University of Wyoming UniRegs and the University Trustee Regulations provide general guidelines and procedures for evaluating all University of Wyoming faculty members involved in the reappointment, tenure, promotion and post-tenure process.  The integrity of the evaluation process depends on thoughtful peer and administrative review of faculty performance divorced from personal feelings emanating from positive or negative interactions.  The purpose of this supplementary document is to articulate College of Education expectations to serve as complementary guidelines to faculty candidates, faculty considering their peers for promotion and tenure, appropriate administrators, and the College and University Promotion and Tenure Committees.  The primary areas of Teaching, Research and Professional Service are elaborated. 

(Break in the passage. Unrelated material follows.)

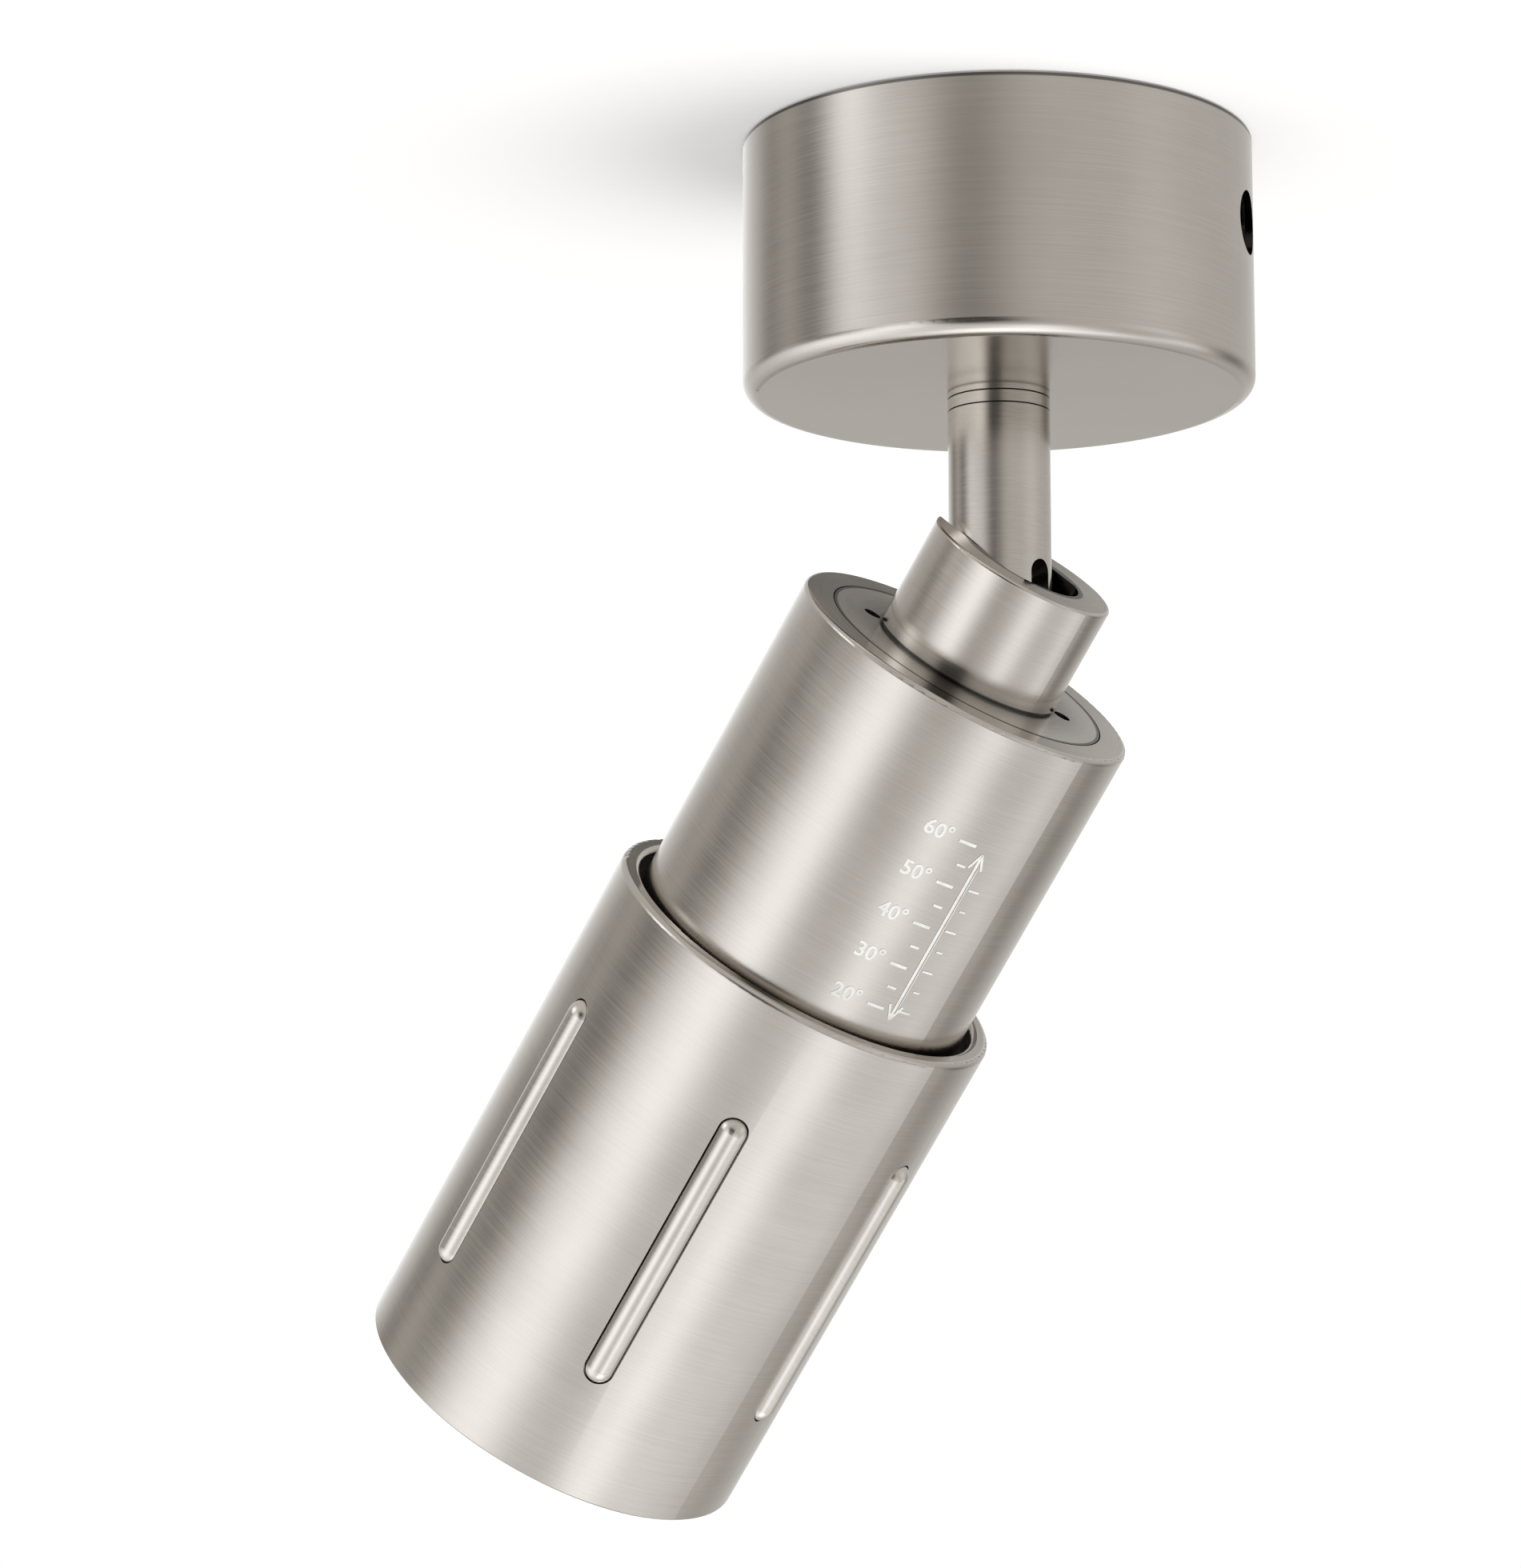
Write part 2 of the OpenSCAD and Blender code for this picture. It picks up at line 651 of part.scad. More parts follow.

The following principles guide evaluation of College of Education teaching endeavors:

  1. Effective teaching is necessary for success as a College of Education faculty member.  
  2. Effective teachers are lifelong learners who continue to improve their teaching skills, their scholarly depth, and their ability to structure productive learning environments.  This growth begins when faculty members are hired and identify specific teaching goals.  Faculty members continue to refine and improve their teaching throughout their academic careers. 
  3. Evaluation of teaching effectiveness is complex.  It requires input from multiple sources as well as review of teaching/learning artifacts such as syllabi, assessment measures and student work.  Formal teaching evaluation instruments used in the College of Education and summarized in faculty members portfolios include: 1) Student evaluation  2) Self evaluation; 3) Peer observation; and Administrator observation.  Review and analysis of this feedback can provide valuable information for evaluating teaching effectiveness and for identifying annual teaching goals.  In assessing an individual faculty member's contributions to teaching consideration should be given to:
    1. Academic rigor and assessment measures that hold students to high standards, and discriminate among levels of student performance.
    2. Effective use of assessments and assignments to meet clear learning goals.
    3.  Ability to use a repertoire of effective teaching strategies including appropriate technological tools.
    4. Ability to engage students effectively in the learning process.
    5. Growth as a teacher including use of up-to-date content and pedagogy.
    6. Some faculty may choose to pursue teaching grants that will help them to revise curriculum, refine assessments, update technology, and change content to reflect new research.  Obtaining and successfully completing teaching grants will be considered as an asset in assessing the faculty member's teaching performance.
  4. Advising undergraduate and graduate students and directing theses, dissertations and plan B papers complement and overlap teaching responsibilities.  In assessing an individual faculty member's contributions weight should be given to: 1) Feedback obtained from the university-conducted student evaluation of advisors; 2) the percentage of graduate students who complete their degree in a timely fashion and the quality of graduate student work; and, 3) the number of student advisees served. 
  5. Awards for teaching and advising are indicators of teaching excellence. Consideration of the criteria, nomination and selection processes of special awards should impact the weight given to these honors.  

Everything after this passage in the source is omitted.